How to Bleach Blonde Hair at Home

brunette hair to bleach blonde hair
My hair over the years, from dark to blonde.

I am a natural brunette but in my late twenties, I wanted a change and decided to go blonde. And going blonde was a process to be sure. This was back in the early 90s, by the way. I didn’t attempt a DIY bleach blonde back then, I just wanted to have lighter hair.

From Brunette to Blonde

My medium to dark brown hair was boring. And I’ve truly always felt like I should be blonde (I did have blonde hair when I was born all the way up till about four when it started getting darker and darker).

However, for about 3-4 months my hair was more… orange.

But every time I lightened it, it did get blonder and blonder.

And to be honest, I really don’t know how I didn’t completely fry my hair and go bald. Because on top of all the box color I was using on my hair, I also permed my hair. Well, I already had permed hair when I first dyed it blonde. I think I only permed it one more time before I realized that there was no way I was going to keep perming and coloring my hair at the same time.

permed big hair
1990 perm… big hair, don’t care. LOL! It was two years after this photo was taken that I started lightening my hair.

One of them had to go.

Bye-bye perms.

Fast forward to 2020 and until last week I have only used box dyes/bleaches at home. I did have my hair colored by professionals twice, but with those two exceptions, I’ve always DIY’d it, or should I say DIM (Did It Myself).

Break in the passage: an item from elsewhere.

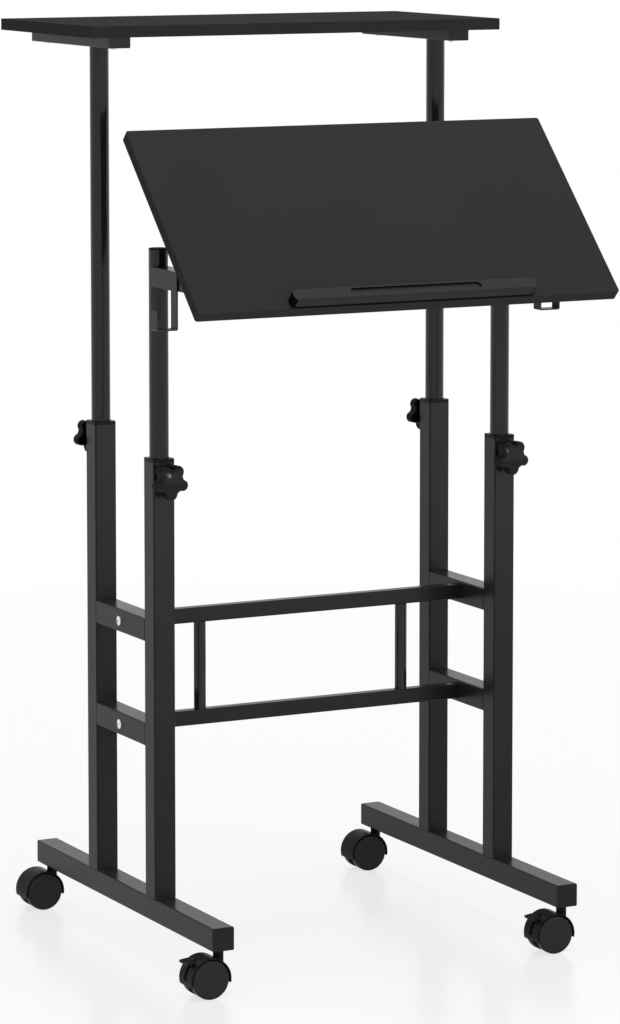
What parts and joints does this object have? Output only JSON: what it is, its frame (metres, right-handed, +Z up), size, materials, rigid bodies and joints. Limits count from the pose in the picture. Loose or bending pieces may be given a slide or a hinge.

As I said, last week I, for the first time, threw out the box dyes and did my own DIY bleach blonde.

I did have a couple of hiccups, but all-in-all, I am very pleased with the outcome.

I am thinking about going platinum (or more platinum) next time, which is what my goal was this time, but I think I got nervous and didn’t leave the bleach on long enough, nor did I apply it all over my hair (except the very ends – I definitely want to avoid that) for at least 10 minutes.

I will try to rectify this when I touch up my roots in a few weeks.

bleach blonde
This pic was taken the day after using lemons and conditioner to remove the over-toning.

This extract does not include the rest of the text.